PROBLEM
Among the entries below, find the lines with "shown" and copy them.

DATASET ROWS

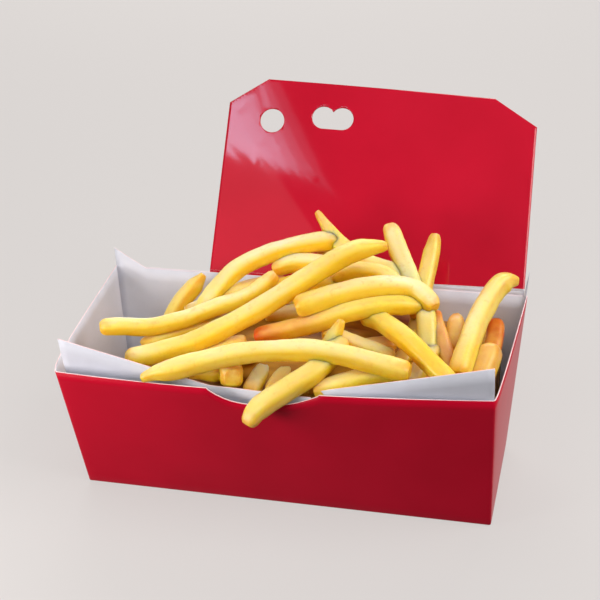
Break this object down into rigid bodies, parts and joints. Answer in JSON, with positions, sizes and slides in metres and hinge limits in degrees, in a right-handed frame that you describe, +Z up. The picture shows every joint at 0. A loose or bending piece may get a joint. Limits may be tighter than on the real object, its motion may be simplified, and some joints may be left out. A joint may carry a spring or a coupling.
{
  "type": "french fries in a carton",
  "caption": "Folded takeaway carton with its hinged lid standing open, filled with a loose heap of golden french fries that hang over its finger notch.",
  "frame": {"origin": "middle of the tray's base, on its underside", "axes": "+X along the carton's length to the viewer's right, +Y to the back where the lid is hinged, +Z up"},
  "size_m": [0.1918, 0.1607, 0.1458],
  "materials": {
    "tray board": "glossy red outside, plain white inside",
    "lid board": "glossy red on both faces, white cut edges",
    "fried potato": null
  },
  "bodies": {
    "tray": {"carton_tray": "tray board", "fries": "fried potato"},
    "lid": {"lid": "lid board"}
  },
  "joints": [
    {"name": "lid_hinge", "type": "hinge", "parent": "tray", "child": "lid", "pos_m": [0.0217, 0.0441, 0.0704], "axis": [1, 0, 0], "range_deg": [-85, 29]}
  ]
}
* * *
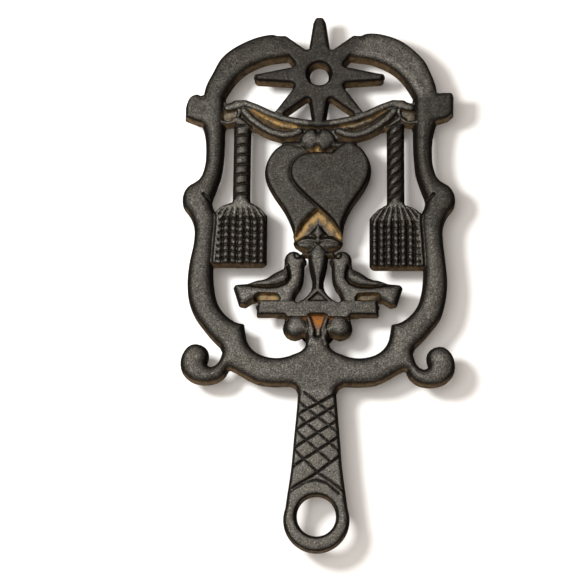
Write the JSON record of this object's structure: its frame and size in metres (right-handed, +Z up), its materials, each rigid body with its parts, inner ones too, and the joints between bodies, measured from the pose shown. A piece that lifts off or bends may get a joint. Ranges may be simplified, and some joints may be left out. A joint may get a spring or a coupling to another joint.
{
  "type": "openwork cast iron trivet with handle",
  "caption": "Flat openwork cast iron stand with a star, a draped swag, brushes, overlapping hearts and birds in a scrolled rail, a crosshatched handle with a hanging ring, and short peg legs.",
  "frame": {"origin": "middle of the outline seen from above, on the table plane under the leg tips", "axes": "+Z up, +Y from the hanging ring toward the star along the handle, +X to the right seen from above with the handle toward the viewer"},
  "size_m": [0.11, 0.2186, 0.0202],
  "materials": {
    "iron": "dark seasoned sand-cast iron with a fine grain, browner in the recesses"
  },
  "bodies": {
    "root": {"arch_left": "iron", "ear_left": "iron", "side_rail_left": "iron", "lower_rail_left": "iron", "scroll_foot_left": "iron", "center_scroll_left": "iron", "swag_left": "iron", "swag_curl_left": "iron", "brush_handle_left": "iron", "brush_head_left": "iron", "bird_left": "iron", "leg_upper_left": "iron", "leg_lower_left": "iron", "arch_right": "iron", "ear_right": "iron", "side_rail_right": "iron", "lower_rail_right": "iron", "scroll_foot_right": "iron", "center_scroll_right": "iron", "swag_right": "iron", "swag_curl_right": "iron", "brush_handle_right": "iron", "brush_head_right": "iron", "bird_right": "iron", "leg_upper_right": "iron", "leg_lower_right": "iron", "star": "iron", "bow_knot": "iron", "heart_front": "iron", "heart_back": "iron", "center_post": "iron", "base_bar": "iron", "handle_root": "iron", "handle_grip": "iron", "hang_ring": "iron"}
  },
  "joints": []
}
==
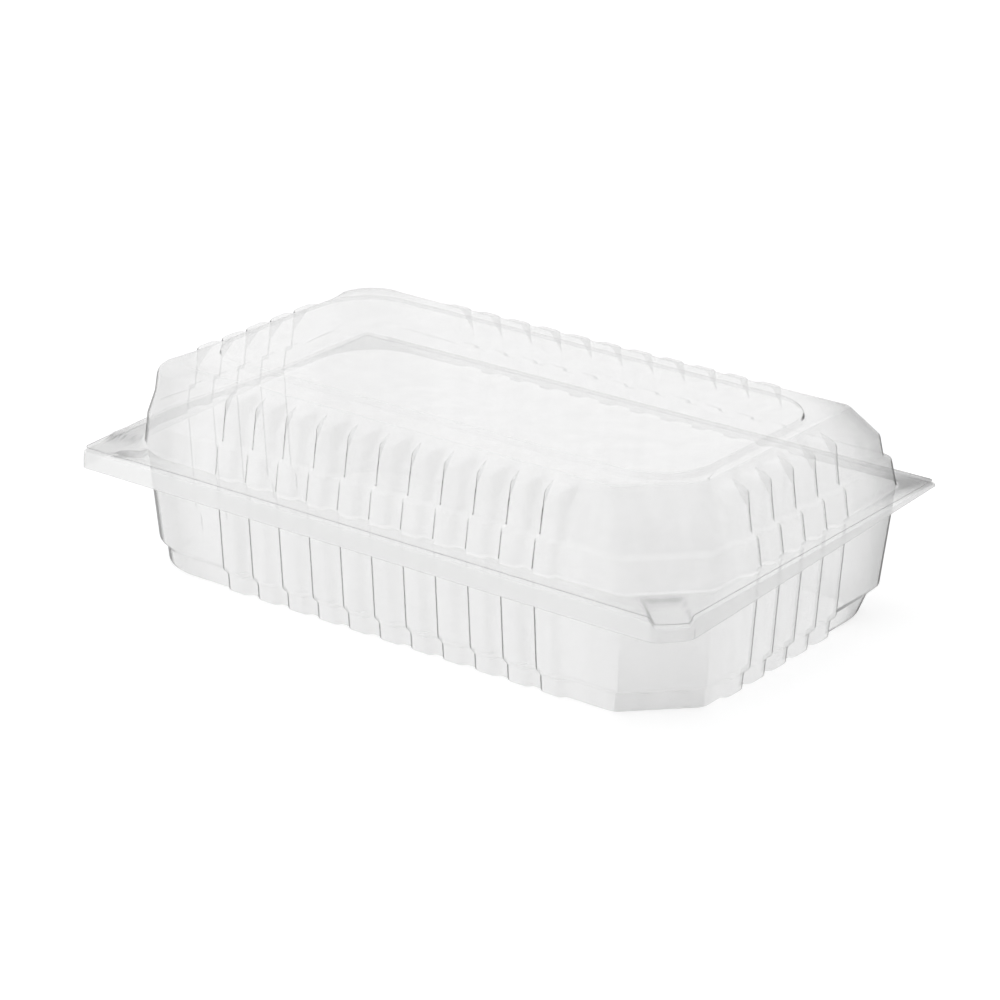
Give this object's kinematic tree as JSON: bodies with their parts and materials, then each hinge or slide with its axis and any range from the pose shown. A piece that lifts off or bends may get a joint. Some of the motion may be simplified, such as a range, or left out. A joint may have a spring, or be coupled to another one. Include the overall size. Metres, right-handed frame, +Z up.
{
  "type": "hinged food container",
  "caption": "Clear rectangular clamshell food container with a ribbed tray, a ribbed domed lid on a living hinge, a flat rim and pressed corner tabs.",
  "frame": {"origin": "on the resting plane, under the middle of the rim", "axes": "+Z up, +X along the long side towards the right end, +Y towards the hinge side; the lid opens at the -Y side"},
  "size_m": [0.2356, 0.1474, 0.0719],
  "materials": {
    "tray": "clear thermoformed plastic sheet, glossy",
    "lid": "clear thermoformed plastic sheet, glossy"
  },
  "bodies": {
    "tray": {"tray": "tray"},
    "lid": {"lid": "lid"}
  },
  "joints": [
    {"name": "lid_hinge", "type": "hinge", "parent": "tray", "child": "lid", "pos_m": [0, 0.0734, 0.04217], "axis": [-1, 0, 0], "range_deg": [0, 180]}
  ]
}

CORRECT RESPONSE
Write the JSON record of this object's structure: its frame and size in metres (right-handed, +Z up), its materials, each rigid body with its parts, inner ones too, and the joints between bodies, measured from the pose shown. A piece that lifts off or bends may get a joint. Ranges may be simplified, and some joints may be left out. A joint may get a spring or a coupling to another joint.
Give this object's kinematic tree as JSON: bodies with their parts and materials, then each hinge or slide with its axis and any range from the pose shown. A piece that lifts off or bends may get a joint. Some of the motion may be simplified, such as a range, or left out. A joint may have a spring, or be coupled to another one. Include the overall size. Metres, right-handed frame, +Z up.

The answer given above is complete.